The president of the United States is an easy man to
criticize. Someone with so much responsibility has to have a weak point, so all
one has to do is wait for one of the thousands of balls the president is
juggling to fall, and then blame him for letting that issue go. Critics of
Obama’s green energy philosophy have been aiming at everything from the
presumed infeasibility of renewable energy sources to the cost of such measures
in an attempt to discredit what will probably be known as Obama’s piece de
resistance.
Republicans are now assaulting unemployment as the newest
vulnerability in Obama’s renewable energy plan. Obama promised that green
energy in all its forms would create jobs for American citizens. The Copper Mountain Solar Project overlooking Nevada only created
ten jobs for residents of the United
States, doing little to ease unemployment in
republican eyes.
The fallacy in this line of thinking is that green energy
critics are looking solely at one plant and the jobs it has created, but
comparing it to the formidable sum of money that Obama has spent
revolutionizing how we power our homes all over the United States.

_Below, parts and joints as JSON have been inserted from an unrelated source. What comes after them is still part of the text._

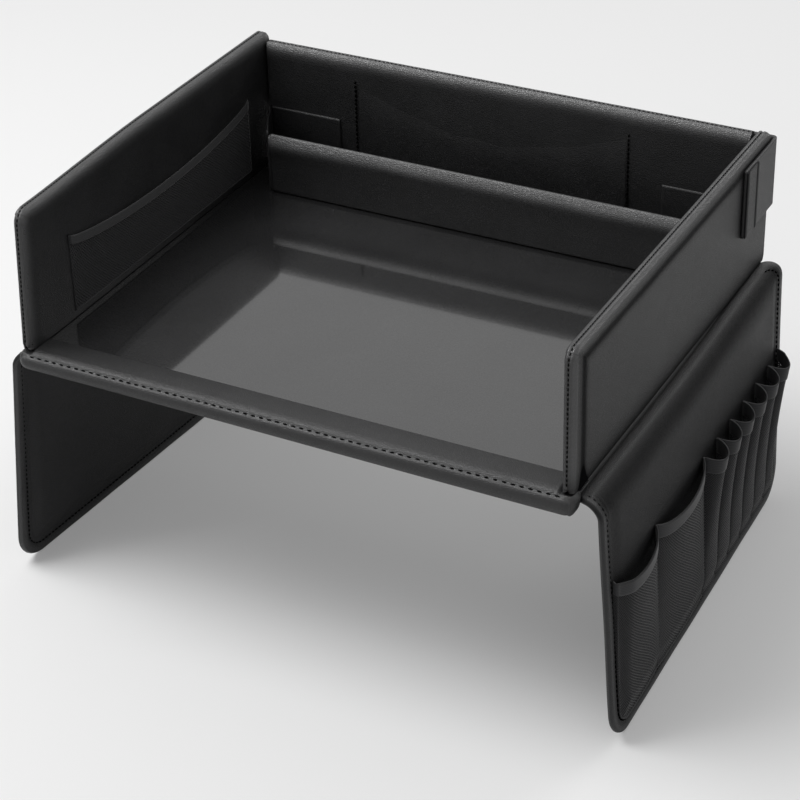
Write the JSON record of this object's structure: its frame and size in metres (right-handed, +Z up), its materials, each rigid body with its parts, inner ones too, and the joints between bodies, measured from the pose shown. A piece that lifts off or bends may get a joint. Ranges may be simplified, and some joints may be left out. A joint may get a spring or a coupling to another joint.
{
  "type": "car seat tray table",
  "caption": "Padded car seat tray table with folding side and back walls, a rear pocket, corner tabs, and two hanging wings with net pockets and pen sleeves.",
  "frame": {"origin": "middle of the flat underside of the floor panel, which rests on the seat's arms or the lap", "axes": "+X to the right along the tray's width, +Y to the back wall, +Z up"},
  "size_m": [0.4551, 0.3407, 0.2898],
  "materials": {
    "leather": "fine pebbled grain, soft sheen",
    "lining": "plain woven lining",
    "film": "clear glossy film over dark leather",
    "board": "hidden stiffener",
    "foam": "hidden padding",
    "net": "fine air mesh",
    "elastic": "ribbed elastic band",
    "tape": "hook and loop tape",
    "webbing": "woven webbing"
  },
  "bodies": {
    "tray": {"floor_under_cover": "lining", "floor_board": "board", "floor_foam": "foam", "floor_top_cover": "leather", "floor_film": "film", "front_hem": "leather", "left_wing_fold": "leather", "right_wing_fold": "leather", "left_strap_loop": "webbing", "right_strap_loop": "webbing"},
    "left_wall": {"left_wall_outer_cover": "leather", "left_wall_inner_cover": "leather", "left_wall_seam": "leather", "left_wall_board": "board", "left_wall_foam": "foam", "left_tab_side": "leather", "left_tab_strip": "elastic", "left_mesh_pocket": "net", "left_pocket_band": "elastic"},
    "right_wall": {"right_wall_outer_cover": "leather", "right_wall_inner_cover": "leather", "right_wall_seam": "leather", "right_wall_board": "board", "right_wall_foam": "foam", "right_tab_side": "leather", "right_tab_strip": "elastic"},
    "back_wall": {"back_wall_outer_cover": "leather", "back_wall_inner_cover": "leather", "back_wall_seam": "leather", "back_wall_board": "board", "back_wall_foam": "foam", "tablet_pocket": "leather", "left_loop_tape": "tape", "right_loop_tape": "tape"},
    "pocket_front": {"pocket_front_cover": "leather", "pocket_front_board": "board", "left_gusset": "leather", "right_gusset": "leather"},
    "left_tab": {"left_tab_flap": "leather", "left_hook_tape": "tape"},
    "right_tab": {"right_tab_flap": "leather", "right_hook_tape": "tape"},
    "left_wing": {"left_wing_outer_cover": "leather", "left_wing_inner_cover": "leather", "left_wing_seam": "leather", "left_wing_board": "board"},
    "right_wing": {"right_wing_outer_cover": "leather", "right_wing_inner_cover": "leather", "right_wing_seam": "leather", "right_wing_board": "board", "front_net_pocket": "net", "front_pocket_band": "elastic", "middle_net_pocket": "net", "middle_pocket_band": "elastic", "pen_sleeve_1": "net", "pen_sleeve_2": "net", "pen_sleeve_3": "net", "pen_sleeve_4": "net", "pen_sleeve_5": "net", "pen_sleeve_6": "net"}
  },
  "joints": [
    {"name": "left_wall_fold", "type": "hinge", "parent": "tray", "child": "left_wall", "pos_m": [-0.2, 0, 0.0111], "axis": [0, -1, 0], "range_deg": [0, 90]},
    {"name": "right_wall_fold", "type": "hinge", "parent": "tray", "child": "right_wall", "pos_m": [0.2, 0, 0.0111], "axis": [0, 1, 0], "range_deg": [0, 90]},
    {"name": "back_wall_fold", "type": "hinge", "parent": "tray", "child": "back_wall", "pos_m": [0, 0.15275, 0.012], "axis": [1, 0, 0], "range_deg": [0, 75]},
    {"name": "pocket_front_fold", "type": "hinge", "parent": "tray", "child": "pocket_front", "pos_m": [0, 0.10975, 0.012], "axis": [1, 0, 0], "range_deg": [0, 75], "deforming": ["left_gusset", "right_gusset"]},
    {"name": "left_wing_swing", "type": "hinge", "parent": "tray", "child": "left_wing", "pos_m": [-0.2105, 0, -0.004], "axis": [0, 1, 0], "range_deg": [-90, 75], "deforming": ["left_wing_fold"]},
    {"name": "right_wing_swing", "type": "hinge", "parent": "tray", "child": "right_wing", "pos_m": [0.2105, 0, -0.004], "axis": [0, -1, 0], "range_deg": [-90, 75], "deforming": ["right_wing_fold"]},
    {"name": "left_tab_peel", "type": "hinge", "parent": "left_wall", "child": "left_tab", "pos_m": [-0.2023, 0.16375, 0.075], "axis": [0, 0, 1], "range_deg": [0, 90]},
    {"name": "right_tab_peel", "type": "hinge", "parent": "right_wall", "child": "right_tab", "pos_m": [0.2023, 0.16375, 0.075], "axis": [0, 0, -1], "range_deg": [0, 90]}
  ],
  "couplings": [
    {"joint": "pocket_front_fold", "follows": "back_wall_fold", "ratio": 1}
  ]
}
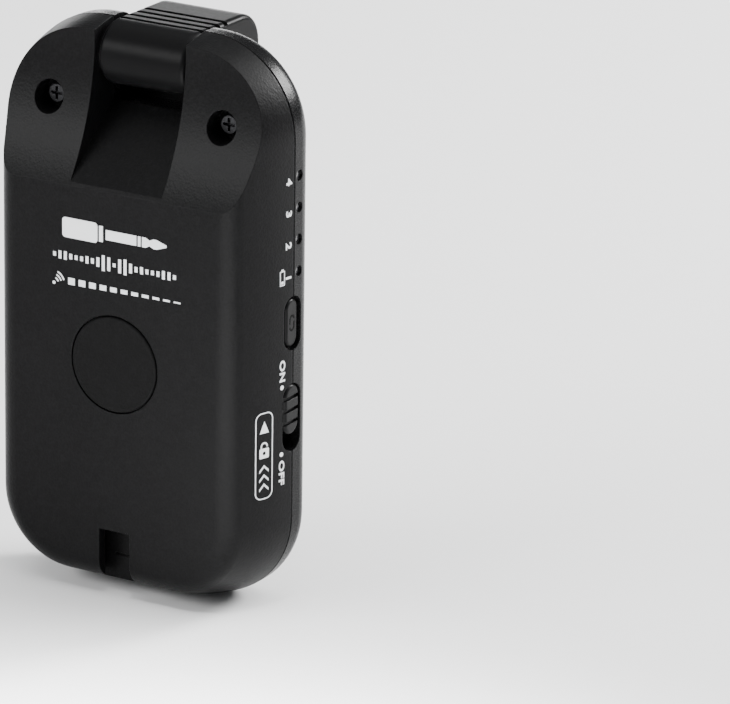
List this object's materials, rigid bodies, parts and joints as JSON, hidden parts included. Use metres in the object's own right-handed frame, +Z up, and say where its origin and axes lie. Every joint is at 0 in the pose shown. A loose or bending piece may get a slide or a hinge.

While billions of
dollars is a lot of money for one small factory to produce ten jobs, it’s much
more effective when considering the widespread effect renewable energy is
having on the country as a whole.
While sustainable energy sources may not be immediately
providing jobs to citizens who need them, it is important to remember that
unemployment is only one of the problems green energy is working to solve.
While it’s easy to cast blame at the president when one of the thousands of
problems he is working on falls through, it would be more effective to actually
evaluate the good he’s doing for this United States.